Aim of the exercise: Lift out all lines below that contain "materials".

Given records:
== == ==

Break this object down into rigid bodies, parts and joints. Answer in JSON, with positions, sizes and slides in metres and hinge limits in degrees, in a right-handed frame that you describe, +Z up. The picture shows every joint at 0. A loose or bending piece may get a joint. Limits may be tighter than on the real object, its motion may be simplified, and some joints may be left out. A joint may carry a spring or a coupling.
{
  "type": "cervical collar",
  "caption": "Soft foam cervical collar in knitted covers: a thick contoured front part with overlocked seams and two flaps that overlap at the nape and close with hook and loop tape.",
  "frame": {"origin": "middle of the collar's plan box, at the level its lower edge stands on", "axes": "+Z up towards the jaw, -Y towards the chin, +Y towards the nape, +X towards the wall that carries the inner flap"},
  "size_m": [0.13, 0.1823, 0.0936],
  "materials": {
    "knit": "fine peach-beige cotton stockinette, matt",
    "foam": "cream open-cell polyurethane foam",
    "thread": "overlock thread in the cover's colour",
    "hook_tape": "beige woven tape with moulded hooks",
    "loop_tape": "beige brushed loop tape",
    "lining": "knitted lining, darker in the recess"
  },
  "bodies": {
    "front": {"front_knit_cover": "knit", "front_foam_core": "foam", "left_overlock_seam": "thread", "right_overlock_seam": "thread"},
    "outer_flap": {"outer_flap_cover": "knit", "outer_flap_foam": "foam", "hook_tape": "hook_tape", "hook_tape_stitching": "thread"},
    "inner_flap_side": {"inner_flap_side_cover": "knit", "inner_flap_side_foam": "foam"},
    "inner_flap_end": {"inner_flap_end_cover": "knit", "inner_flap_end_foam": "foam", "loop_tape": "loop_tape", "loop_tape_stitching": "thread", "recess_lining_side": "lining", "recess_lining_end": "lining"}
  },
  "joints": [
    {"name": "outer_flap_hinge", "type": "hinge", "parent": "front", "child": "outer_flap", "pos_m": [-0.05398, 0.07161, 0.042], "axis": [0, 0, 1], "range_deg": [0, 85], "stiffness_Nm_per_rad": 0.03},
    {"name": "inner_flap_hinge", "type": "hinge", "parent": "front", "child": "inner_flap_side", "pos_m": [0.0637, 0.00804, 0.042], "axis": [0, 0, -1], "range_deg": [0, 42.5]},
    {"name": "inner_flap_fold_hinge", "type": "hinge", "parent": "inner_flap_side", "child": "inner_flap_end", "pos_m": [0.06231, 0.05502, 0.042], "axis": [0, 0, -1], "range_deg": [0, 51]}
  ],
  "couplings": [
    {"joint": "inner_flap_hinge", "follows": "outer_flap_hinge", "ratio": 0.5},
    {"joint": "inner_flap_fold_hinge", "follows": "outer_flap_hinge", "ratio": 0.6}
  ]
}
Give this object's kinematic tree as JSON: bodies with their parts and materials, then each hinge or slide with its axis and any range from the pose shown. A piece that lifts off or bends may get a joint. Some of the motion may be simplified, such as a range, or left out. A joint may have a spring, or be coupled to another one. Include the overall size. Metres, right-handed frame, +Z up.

== == ==

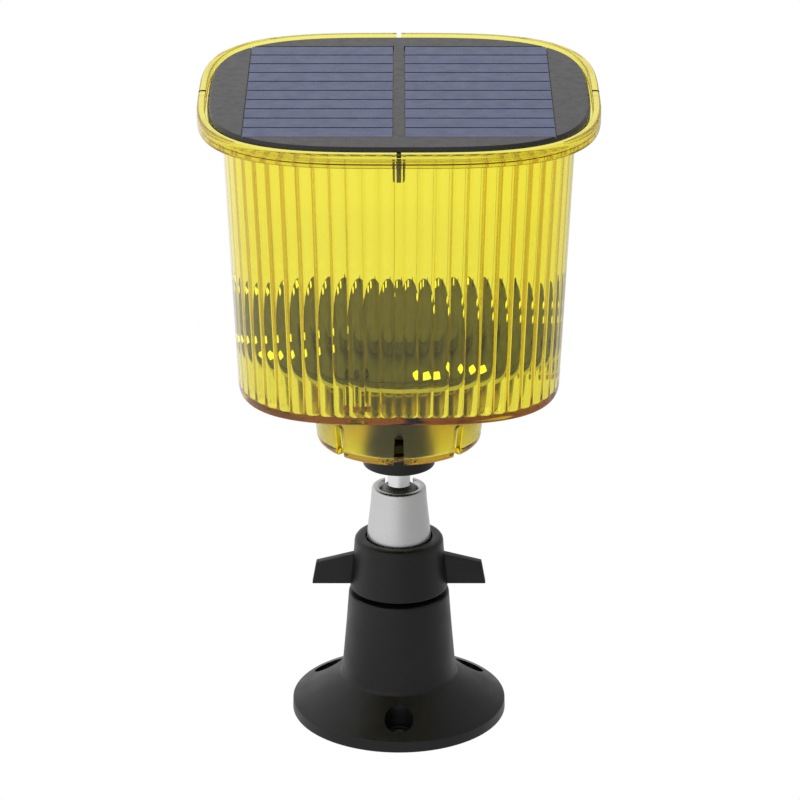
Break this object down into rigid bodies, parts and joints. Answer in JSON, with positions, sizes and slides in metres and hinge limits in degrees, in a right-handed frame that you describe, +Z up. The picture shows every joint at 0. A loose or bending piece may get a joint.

== == ==

Complete response:
  "materials": {
Give this object's kinematic tree as JSON: bodies with their parts and materials, then each hinge or slide with its axis and any range from the pose shown. A piece that lifts off or bends may get a joint. Some of the motion may be simplified, such as a range, or left out. A joint may have a spring, or be coupled to another one. Include the overall size. Metres, right-handed frame, +Z up.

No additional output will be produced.